Arriving in April 2016, McDonell's book published by Hurst in the UK is a work of non-fiction examining the experiences of nomads in remote locations from Africa to Asia. McDonell has spent years researching and studying such peoples to understand their circumstances. He traveled all around the world for research to rural locations in developing countries such as the Rift Valley, Afghanistan and more.

===The Bodies in Person===
Published by Blue Rider Press in 2018, The Bodies in Person is subtitled An Account of Civilian Casualties in American Wars and has been written from many hours of oral history interviews with soldiers and others involved in wars in Iraq and Afghanistan.

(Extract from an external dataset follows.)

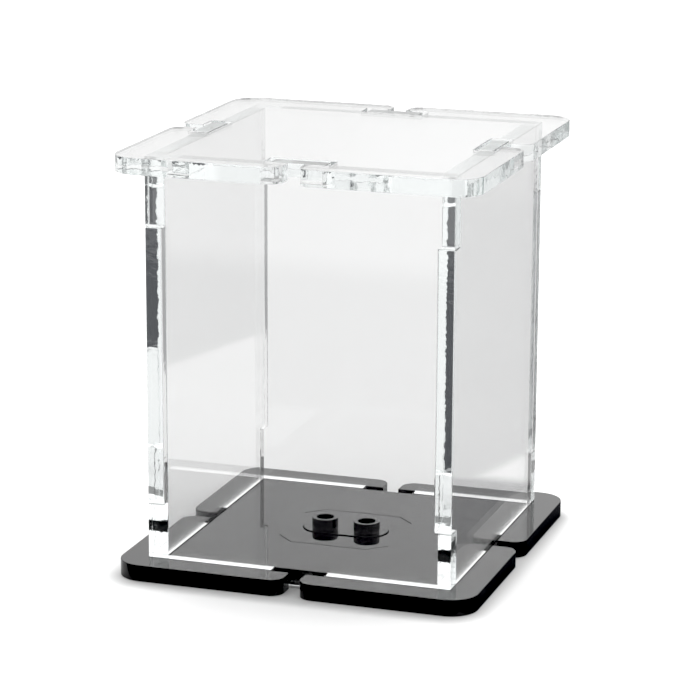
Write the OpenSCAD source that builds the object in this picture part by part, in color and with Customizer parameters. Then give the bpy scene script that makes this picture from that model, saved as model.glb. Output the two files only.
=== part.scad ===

=== The Council of Animals ===
A short illustrated book about wild animals deciding the fate of humans in the face of climate change, The Council of Animals was published by Henry Holt and Co. in 2021.

==Praise==
The New York Times book critic and Pulitzer Prize winner Michiko Kakutani described McDonell's debut novel Twelve as being "As fast as speed, as relentless as acid." Referring to his second book, Jennifer Egan in The New York Times Book Review wrote, "In The Third Brother, McDonell delivers another remarkable novel." The first pre-publication review of McDonell's third novel, An Expensive Education, appeared in Publishers Weekly where it was compared to "le Carré's better works."

McDonell has also been acclaimed for his book La Guerre a Harvard published in France in 2009, and articles from Darfur for Harper's Magazine in 2009, and for Time from Iraq.